_PROBLEM TO SOLVE_: Copy every line of the records below where the word "render" occurs.

_EXCERPTED DATA_:
——
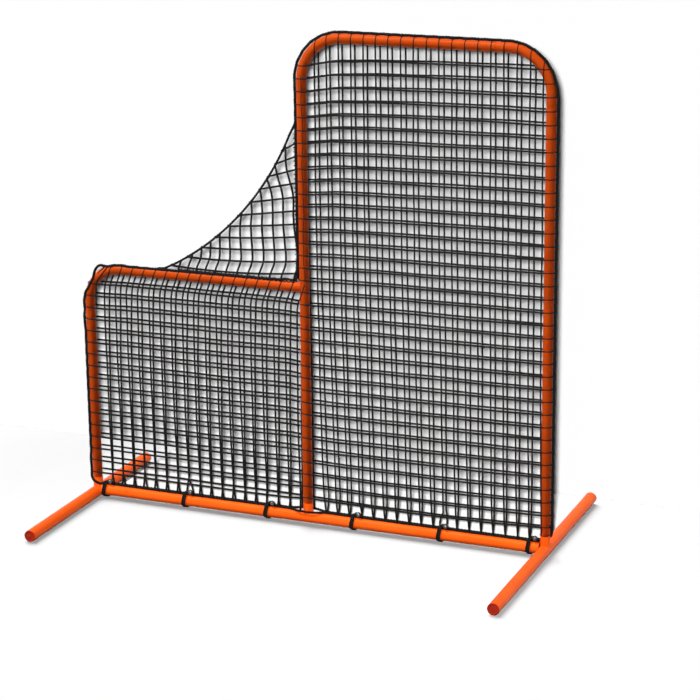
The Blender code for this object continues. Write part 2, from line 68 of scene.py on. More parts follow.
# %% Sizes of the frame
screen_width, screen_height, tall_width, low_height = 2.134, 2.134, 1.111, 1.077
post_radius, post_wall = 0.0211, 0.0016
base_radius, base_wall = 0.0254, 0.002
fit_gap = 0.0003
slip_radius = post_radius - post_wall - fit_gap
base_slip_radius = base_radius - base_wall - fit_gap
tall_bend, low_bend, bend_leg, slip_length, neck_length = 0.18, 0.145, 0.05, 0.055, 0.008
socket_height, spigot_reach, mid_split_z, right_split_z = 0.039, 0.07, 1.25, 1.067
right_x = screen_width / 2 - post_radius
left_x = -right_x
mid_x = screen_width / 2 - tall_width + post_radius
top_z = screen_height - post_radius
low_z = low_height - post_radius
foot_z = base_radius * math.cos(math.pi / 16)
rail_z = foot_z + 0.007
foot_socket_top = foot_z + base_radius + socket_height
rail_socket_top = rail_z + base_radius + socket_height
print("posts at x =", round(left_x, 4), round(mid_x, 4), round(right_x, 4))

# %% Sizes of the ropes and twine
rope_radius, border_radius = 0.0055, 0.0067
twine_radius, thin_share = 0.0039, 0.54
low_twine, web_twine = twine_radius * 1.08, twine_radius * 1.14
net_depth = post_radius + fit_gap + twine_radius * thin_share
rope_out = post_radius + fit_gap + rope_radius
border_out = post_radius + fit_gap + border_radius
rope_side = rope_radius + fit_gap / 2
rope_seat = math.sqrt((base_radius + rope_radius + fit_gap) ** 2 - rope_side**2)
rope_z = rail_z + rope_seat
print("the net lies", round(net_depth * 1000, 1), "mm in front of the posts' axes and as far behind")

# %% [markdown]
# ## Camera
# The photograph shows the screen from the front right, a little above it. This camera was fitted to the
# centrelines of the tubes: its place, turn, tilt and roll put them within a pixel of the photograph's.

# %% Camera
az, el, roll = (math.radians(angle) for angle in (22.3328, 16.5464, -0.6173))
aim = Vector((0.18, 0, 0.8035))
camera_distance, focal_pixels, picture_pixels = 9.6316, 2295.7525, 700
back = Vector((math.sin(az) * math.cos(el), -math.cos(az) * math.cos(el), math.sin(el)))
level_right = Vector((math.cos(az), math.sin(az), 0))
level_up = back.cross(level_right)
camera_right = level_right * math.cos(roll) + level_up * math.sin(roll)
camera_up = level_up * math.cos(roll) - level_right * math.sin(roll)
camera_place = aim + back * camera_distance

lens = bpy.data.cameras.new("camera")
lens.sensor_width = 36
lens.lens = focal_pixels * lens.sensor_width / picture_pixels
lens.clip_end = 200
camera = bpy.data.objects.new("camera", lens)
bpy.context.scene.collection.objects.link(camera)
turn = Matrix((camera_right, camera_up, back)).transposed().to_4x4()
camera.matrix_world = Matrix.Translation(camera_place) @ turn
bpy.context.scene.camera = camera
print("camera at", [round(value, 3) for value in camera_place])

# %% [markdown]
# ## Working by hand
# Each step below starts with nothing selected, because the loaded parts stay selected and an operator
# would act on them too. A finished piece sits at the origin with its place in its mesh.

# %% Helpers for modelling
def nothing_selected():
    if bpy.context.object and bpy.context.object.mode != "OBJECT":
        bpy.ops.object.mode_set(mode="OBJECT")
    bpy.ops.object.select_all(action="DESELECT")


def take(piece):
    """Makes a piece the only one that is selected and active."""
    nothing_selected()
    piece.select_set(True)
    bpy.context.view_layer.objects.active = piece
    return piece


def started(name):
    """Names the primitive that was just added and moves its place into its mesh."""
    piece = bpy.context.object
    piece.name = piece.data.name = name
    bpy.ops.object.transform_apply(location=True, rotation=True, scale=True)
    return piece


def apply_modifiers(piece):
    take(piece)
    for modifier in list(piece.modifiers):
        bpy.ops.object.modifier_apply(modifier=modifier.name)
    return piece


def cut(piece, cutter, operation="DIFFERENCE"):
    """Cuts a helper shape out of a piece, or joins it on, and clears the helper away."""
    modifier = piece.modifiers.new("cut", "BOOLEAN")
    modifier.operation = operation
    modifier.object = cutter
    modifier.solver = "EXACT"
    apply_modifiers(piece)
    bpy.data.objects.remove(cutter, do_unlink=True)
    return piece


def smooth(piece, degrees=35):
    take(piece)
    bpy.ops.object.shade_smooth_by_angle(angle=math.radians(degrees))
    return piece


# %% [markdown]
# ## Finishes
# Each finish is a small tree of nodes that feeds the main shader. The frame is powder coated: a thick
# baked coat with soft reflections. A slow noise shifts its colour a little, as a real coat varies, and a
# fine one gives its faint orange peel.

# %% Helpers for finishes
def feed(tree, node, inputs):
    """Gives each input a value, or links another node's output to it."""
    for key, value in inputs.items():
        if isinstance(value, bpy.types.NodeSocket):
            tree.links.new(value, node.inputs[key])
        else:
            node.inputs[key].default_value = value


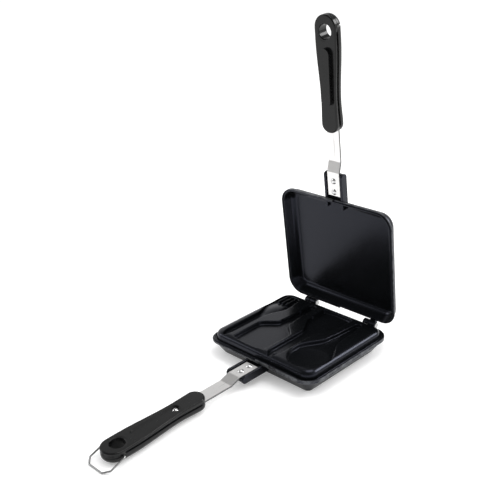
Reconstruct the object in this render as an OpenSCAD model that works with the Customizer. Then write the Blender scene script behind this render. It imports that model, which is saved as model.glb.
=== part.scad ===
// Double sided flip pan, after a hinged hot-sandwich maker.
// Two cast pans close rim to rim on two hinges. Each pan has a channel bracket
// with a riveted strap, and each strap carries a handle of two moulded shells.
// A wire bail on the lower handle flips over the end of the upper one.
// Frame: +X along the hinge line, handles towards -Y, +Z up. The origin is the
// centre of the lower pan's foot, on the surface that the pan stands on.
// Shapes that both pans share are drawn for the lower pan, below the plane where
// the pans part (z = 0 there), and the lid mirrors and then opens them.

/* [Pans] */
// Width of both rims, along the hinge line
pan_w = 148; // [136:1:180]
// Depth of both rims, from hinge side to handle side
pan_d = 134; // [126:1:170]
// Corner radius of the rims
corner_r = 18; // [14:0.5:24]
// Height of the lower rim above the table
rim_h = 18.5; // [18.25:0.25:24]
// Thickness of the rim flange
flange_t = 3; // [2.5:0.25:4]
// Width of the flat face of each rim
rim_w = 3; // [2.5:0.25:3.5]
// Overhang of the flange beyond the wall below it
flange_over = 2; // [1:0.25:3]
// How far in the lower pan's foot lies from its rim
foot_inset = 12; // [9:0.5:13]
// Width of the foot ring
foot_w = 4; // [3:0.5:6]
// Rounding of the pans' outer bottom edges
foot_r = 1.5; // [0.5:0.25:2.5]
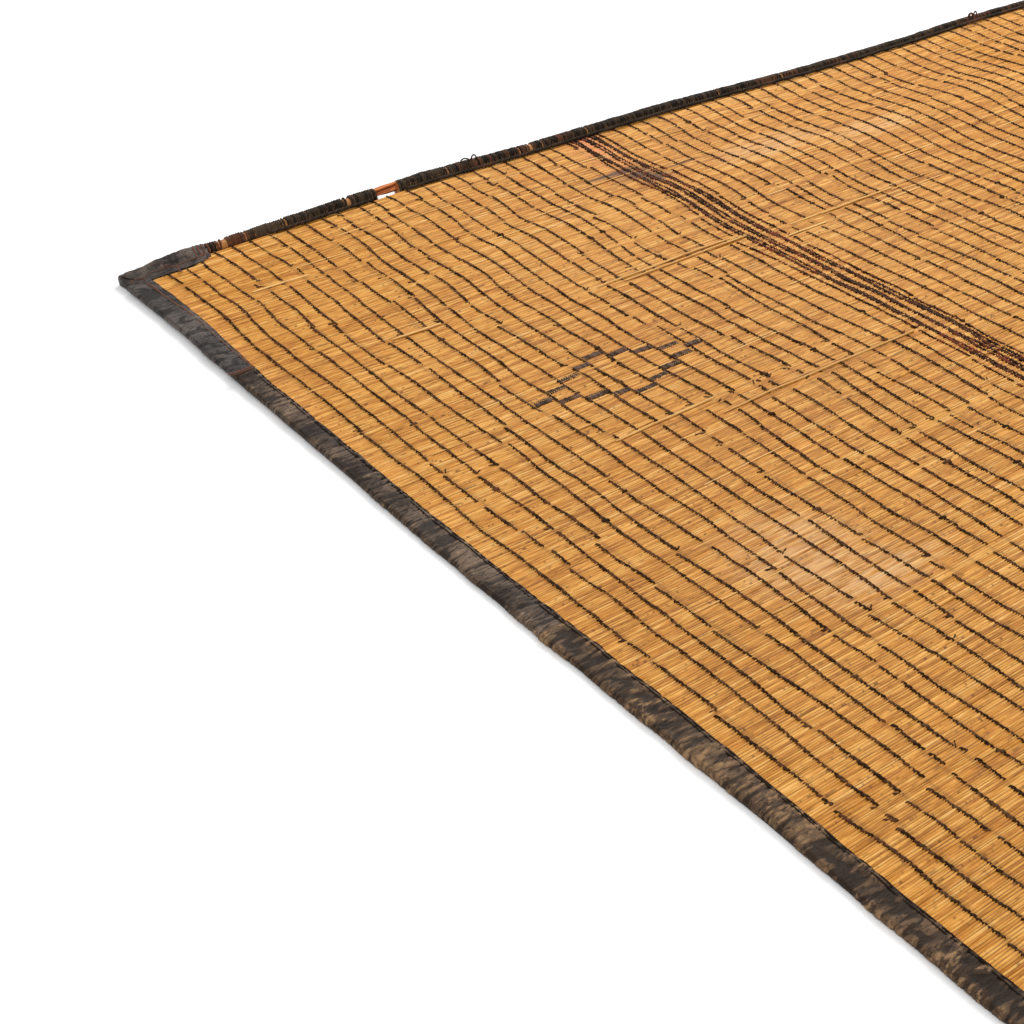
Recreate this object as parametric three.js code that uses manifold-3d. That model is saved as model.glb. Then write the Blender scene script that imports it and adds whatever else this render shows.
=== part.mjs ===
——
_CORRECT RESULT_:
Reconstruct the object in this render as an OpenSCAD model that works with the Customizer. Then write the Blender scene script behind this render. It imports that model, which is saved as model.glb.
Recreate this object as parametric three.js code that uses manifold-3d. That model is saved as model.glb. Then write the Blender scene script that imports it and adds whatever else this render shows.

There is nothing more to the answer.